CROMPTON & KNOWLES CORPORATION AND SUBSIDIARIES
Notes to the Consolidated Financial Statements
Quarter ended March 30, 1996 (Unaudited)
(In thousands)


PRESENTATION OF CONSOLIDATED FINANCIAL STATEMENTS

The information included in the foregoing consolidated financial
statements is unaudited but reflects all adjustments (consisting
only of normal recurring adjustments) which are, in the opinion
of management, necessary for a fair statement of the results for
the interim periods presented.  

Included in accounts receivable are allowances for doubtful
accounts of $3,640 in 1996 and $3,269 at December 30, 1995.

Accumulated depreciation amounted to $102,385 in 1996 and $99,292
at December 30, 1995.

Accumulated amortization of cost in excess of acquired net assets
amounted to $8,665 in 1996 and $8,281 at December 30, 1995.  

Other current liabilities primarily include customer deposits.

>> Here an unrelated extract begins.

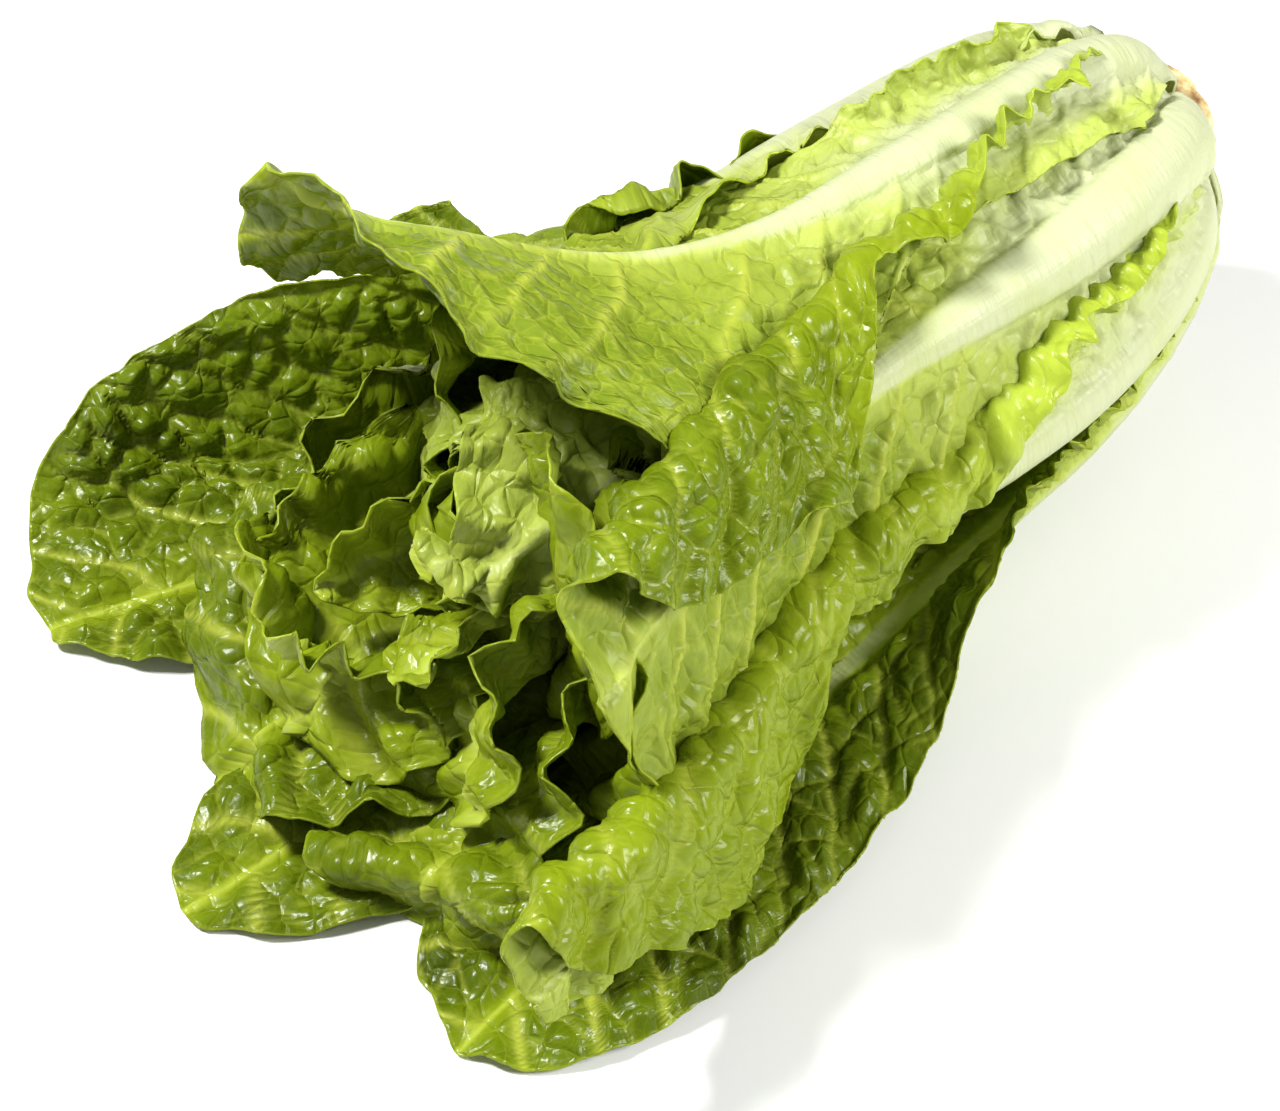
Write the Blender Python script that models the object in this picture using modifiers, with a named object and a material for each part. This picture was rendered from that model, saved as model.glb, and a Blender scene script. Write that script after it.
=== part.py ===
"""Head of cos lettuce lying on its side: 24 leaves round a short tapered stem.

Frame: +Z up, the table is z = 0, the head lies along Y with its open crown towards -Y and the
cut end of its stem towards +Y. The origin is under the middle of the head, on the table.

Each leaf is one open sheet with a Solidify modifier. The sheets of one whorl share one vase
shape and lean across it, so each leaf covers one edge of the next and none of them cross.
"""

import math

import bmesh
import bpy
import numpy as np

MM = 0.001

# The head.
AXIS_HEIGHT = 61.2 * MM     # middle of the head above the table
BUTT_RISE = 10 * MM         # how much higher the cut end sits than the middle of the head
BUTT_RISE_LENGTH = 85 * MM
BODY_EASE = 1.31            # radians by which a leaf leans out where it leaves the stem
LEAN_LENGTH_RATIO = 1.19    # makes a leaf reach its whorl's radius as that lean dies away
TIP_ROUNDING = 0.30         # share of a leaf's length taken by its rounded end
MIN_BEND_RADIUS = 16 * MM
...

It is suggested that the interim consolidated financial
statements be read in conjunction with the consolidated financial
statements and notes included in the Company's 1995 Annual Report
on Form 10-K.


CAPITAL STOCK

There are 53,361,072 common shares issued at $.10 par value, of
which 5,334,321 shares and 5,351,962 shares were held in the
treasury at March 30, 1996 and December 30, 1995, respectively.


INVENTORIES 

Components of inventories are as follows:
                                   March 30,        Dec. 30, 
                                     1996            1995   

Finished goods                     $ 95,816        $ 89,177 
Work in process                      31,030          30,316 
Raw materials and supplies           36,364          35,353 

                                   $163,210        $154,846 

EARNINGS PER COMMON SHARE

The computation of earnings per common share is based on the
weighted average number of common and common equivalent shares
outstanding.  A dual presentation of earnings per common share
has not been made since there is no significant difference in
earnings per share calculated on a primary or fully diluted
basis.


ACQUISITIONS

In January 1996, the Company acquired ER-WE-PA, GMBH at a cost of
$10,025 subject to audit adjustment.  The acquisition has been
accounted for using the purchase method and, accordingly, the
acquired assets and liabilities have been recorded at their fair
values at the dates of acquisition.  The excess cost of purchase
price over fair value of net assets acquired in the amount of
$8,392 is being amortized over forty years.  The operating
results are included in the consolidated statements of earnings
since the date of acquisition.



BUSINESS SEGMENT DATA
                                         Quarter Ended
                                   March 30,         April 1,     
                                    1996              1995 

SALES
Specialty chemicals                $ 96,083        $102,542
Specialty process equipment
    and controls                     68,757          65,651

                                   $164,840        $168,193

OPERATING PROFIT  
Specialty chemicals                $ 12,791        $ 15,591
Specialty process equipment
    and controls                      7,106          10,057
General corporate expense           ( 3,108)        ( 3,161)
                                     16,789          22,487
Interest expense                    ( 2,037)        ( 1,568)
Other income                            252             228

Earnings before income taxes       $ 15,004        $ 21,147




Subsequent Event

On April 30, 1996 the Company entered into an agreement and plan
of merger with Uniroyal Chemical Corporation ("Uniroyal"), a $1.1
billion manufacturer of chemicals and polymers including rubber
chemicals, crop protection chemicals and chemicals and additives
for the plastics and lubricants industries.  Under the terms of
the agreement and subject to the conditions contained therein,
among other things, each share of Uniroyal common stock will be
exchanged for common stock of the Company valued at $15 based on
the average price of the Company's stock over a period of twenty
trading days ending with the third trading day preceding the date
of the mailing of proxy materials.  However, the Company will
issue no more than 1.1111 shares, nor less than .9091 shares, for
each share of Uniroyal common stock.  Each share of Uniroyal's
Series A Cumulative Redeemable Preferred Stock and Series B
Preferred Stock issued and outstanding immediately prior to the
consummation of the merger will be converted into and represent a
number of shares of the Company's common stock equal to the
exchange ratio multiplied by 6.667.

The merger agreement provides that Uniroyal would be required to
pay the Company a termination fee of $50 million if the merger
agreement is terminated (i) under certain circumstances following
receipt of a proposal for a competing transaction and a competing
transaction is consummated within one year following such
termination or (ii) after Uniroyal's determination to terminate
the merger agreement to pursue a competing transaction that would
be more favorable to Uniroyal stockholders than the proposed
merger with the Company.

The merger is subject to the satisfaction or waiver of various
conditions, including approval by the stockholders of both
Uniroyal and the Company, Hart-Scott-Rodino and other regulatory
approvals and availability of tax-free status and pooling of
interests accounting treatment.  The anticipated closing date of
the merger is during the Company's third calendar quarter.